If you are looking for exposure to international stocks, the Vanguard Total International Stock ETF, ticker VXUS, is a really great option. It again owns most stocks listed outside the U.S., both foreign developed and emerging-markets stocks and then weights them according to their market capitalization. This is also a very low cost fund that has been very tax efficient. I think it's a good complement to that U.S. stock fund. 

Then as for fixed-income exposure, Vanguard Total Bond Market ETF, ticker BND, is a really good option. This fund basically provides broad exposure to the U.S. investment-grade bond market. So it owns Treasuries, corporate bonds, mortgage-backed securities, and it weights each of those bonds according to its market value. It does tend to tilt pretty heavily toward pretty conservative U.S. Treasuries and agency mortgage-backed securities. But that actually makes this a pretty good complement to stocks because those more highly rated conservative bonds tend to provide good downside protection. So in periods when the stock market is selling off this can provide a nice counterbalance to stocks and serve as the defense within your portfolio. 

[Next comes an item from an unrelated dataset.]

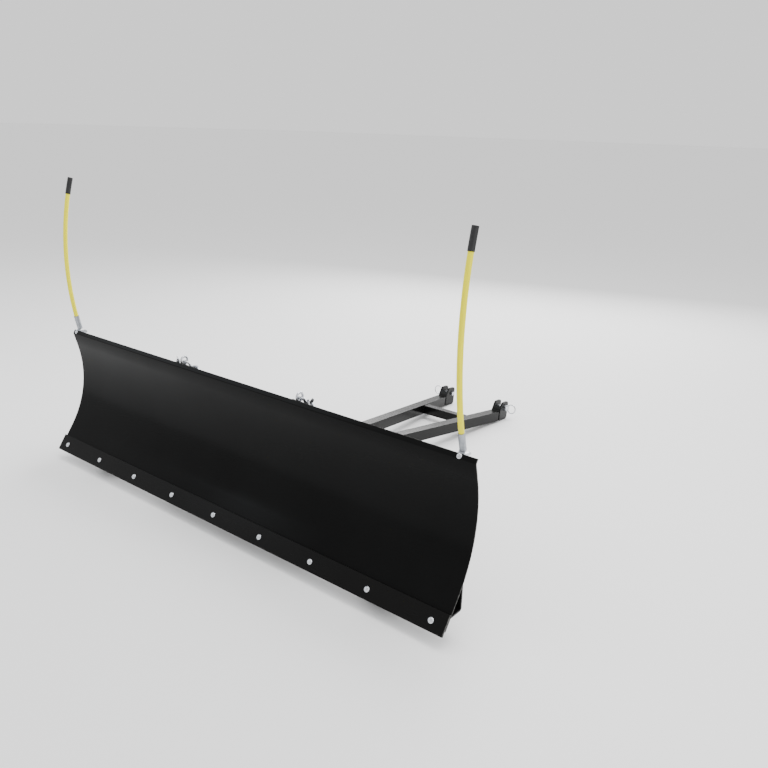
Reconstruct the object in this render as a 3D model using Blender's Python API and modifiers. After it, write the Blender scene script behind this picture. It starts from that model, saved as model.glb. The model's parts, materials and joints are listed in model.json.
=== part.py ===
"""A 60 inch snow plow for an ATV, parked on its skid shoes and the rear end of its push frame.

Metres, +Z up. +X is the viewer's right when looking at the front of the blade, the blade faces -Y, and the push
frame runs back along +Y. The origin is on the floor, midway along and midway across the plow.
"""

import math

import bmesh
import bpy
from mathutils import Matrix, Vector

# Blade. The blade is modelled as it stands when parked: tipped back by PARKED_TILT from its plowing attitude.
BLADE_WIDTH = 1.524
SHEET = 0.0034
GAP = 0.0003
LOWER_LEAN = math.radians(34.5)
UPPER_LEAN = math.radians(-15.0)
LIP_LEAN = math.radians(32.0)
LOWER_FLAT = 0.090
CURVE_RADIUS = 0.318
UPPER_FLAT = 0.043
LIP_LENGTH = 0.0126
SHEET_LOWER_EDGE = 0.0125
PARKED_TILT = math.radians(8.7)

# Wear bar and its carriage bolts.
WEAR_BAR_HEIGHT = 0.0508
WEAR_BAR_THICKNESS = 0.00635
BOLT_COUNT = 9
BOLT_SPACING = 0.1809
BOLT_HEIGHT = 0.0235
BOLT_HEAD_RADIUS = 0.0074
BOLT_RADIUS = 0.0038
BOLT_HOLE_RADIUS = 0.0042

# Stiffener angle along the back of the blade's lower edge.
ANGLE_BACK_Y = 0.079
ANGLE_BOTTOM_Z = 0.027
ANGLE_TOP_Z = 0.0915
ANGLE_THICKNESS = 0.0048
ANGLE_BEND = 0.0065

# Ribs, and the trip hinge in the lugs of the two inner ones.
RIB_THICKNESS = 0.0064
RIB_TOP_Z = 0.362
INNER_RIB_X = 0.198
OUTER_RIB_X = 0.470
TRIP_PIN_Y = 0.130
TRIP_PIN_Z = 0.070
TRIP_PIN_RADIUS = 0.0063
LUG_RADIUS = 0.020

# Spring anchors behind the top lip.
ANCHOR_X = 0.228
ANCHOR_Y = 0.1165
ANCHOR_Z = 0.3885
LIP_BOLT_RADIUS = 0.0036
EYE_RADIUS = 0.0106
EYE_WIRE = 0.0032
ANCHOR_TAB_Z = 0.372
ANCHOR_TAB_END = 0.268
WING_STUD_X = 0.257

# Trip springs.
SPRING_RADIUS = 0.0180
SPRING_WIRE = 0.0031
SPRING_TURNS = 22
SPRING_HOOK = 0.042
HOOK_RADIUS = 0.0125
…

I think between these three funds--the Vanguard Total Stock Market Fund for U.S. stocks; Vanguard Total International Fund; and the Vanguard Total Bond Market ETF--I think these can help you build a really solid core portfolio that you could stick with through thick and thin.

Benz: Great recommendations, Alex. Thank you so much for being here.

Bryan: Thank you for having me.

Benz: Thanks for watching I'm Christine Benz from Morningstar.com.